But shouldn't the parent device not get removed until all of the
children are removed? What is causing this "inversion" to happen?
>
> For example, platform device 1 and device 2 are registered, then only
> device 1 is unregistered in below code:
>
> ...
> // Register platform test device 1, resource 0xfed1a000 ~ 0xfed1afff
> pdev1 = platform_device_register_full(&pdevinfo1);
>
> // Register platform test device 2, resource 0xfed1a200 ~ 0xfed1a2ff
> pdev2 = platform_device_register_full(&pdevinfo2);
>
> // Now platform device 2 resource should be device 1 resource's child
>
> // Unregister device 1 only
> platform_device_unregister(pdev1);
> ...
Don't do that. :)
You created this mess of platform devices, so you need to keep track of
them.
> Platform device 2 resource will be released as well because its
> parent resource(device 1's resource) is released, this is not expected.
> If using API remove_resource, device 2 resource will not be released.
>
> This change fixed an intel pmc platform device resource issue when
> intel pmc ipc kernel module is inserted/removed for twice.
Why not fix that kernel module instead? It seems like that is the real
problem here, not a driver core issue.
thanks,
greg k-h
Hi Greg,
Thank you for looking at it.
Below example is simplified description. Our detail problem is:
1. ACPI driver registers a MEM resource during bootup;
2. Our PUNIT(Intel CPU power management module) platform device reads ACPI driver's resource, and registers same MEM resource;
3. According to current resource management logic, if two resources are same, later registered resource will be parent. That is, PUNIT platform device's resource will be ACPI driver resource's parent.

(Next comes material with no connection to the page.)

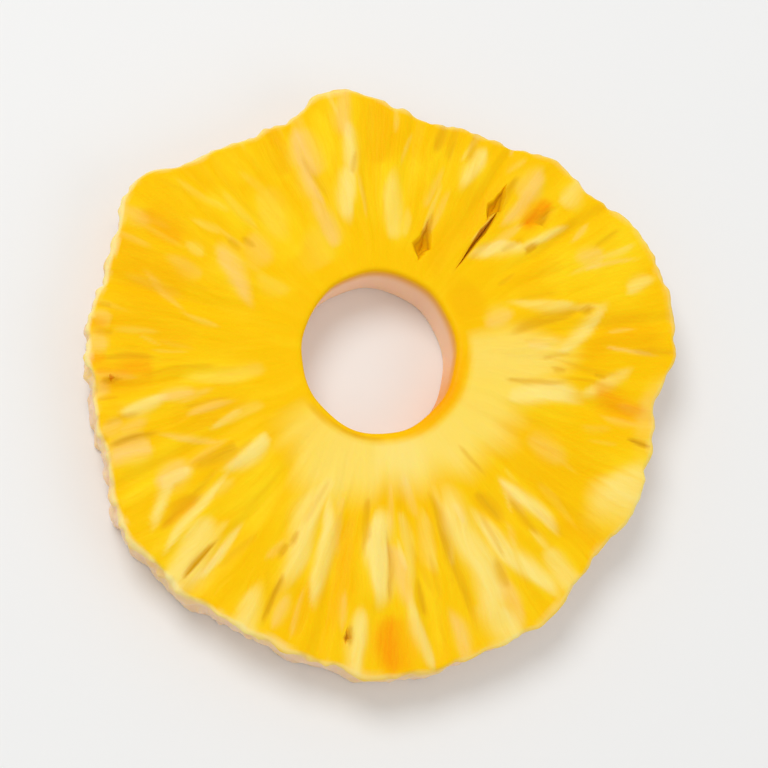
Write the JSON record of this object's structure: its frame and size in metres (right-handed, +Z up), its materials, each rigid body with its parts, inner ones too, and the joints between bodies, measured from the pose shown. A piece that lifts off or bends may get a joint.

4. PUNIT kernel module is removed, its resource will be removed. If we use original API "release_resource", ACPI driver's resource will be released as well because it is PUNIT device's child;
5. Next time PUNIT platform device kernel module is inserted, it might read wrong ACPI MEM resource because it has been released in step 4.
How should we handle this case? :)
We should not register same MEM resource in step 2? Or, make change in resource management logic, if two resources are same, later registered resource should be child instead of parent?
Thanks,
Junxiao
-----Original Message-----
From: Greg KH [mailto:[email protected]]
Sent: Thursday, July 25, 2019 9:39 PM
To: Chang, Junxiao <[email protected]>
Cc: [email protected]; [email protected]; Li, Lili <[email protected]>
Subject: Re: [PATCH] platform: release resource itself instead of resource tree
On Thu, Apr 25, 2019 at 02:24:18PM +0800, [email protected] wrote:
> From: Junxiao Chang <[email protected]>
>
> When platform device is deleted or there is error in adding device,
> platform device resources should be released. Currently API
> release_resource is used to release platform device resources.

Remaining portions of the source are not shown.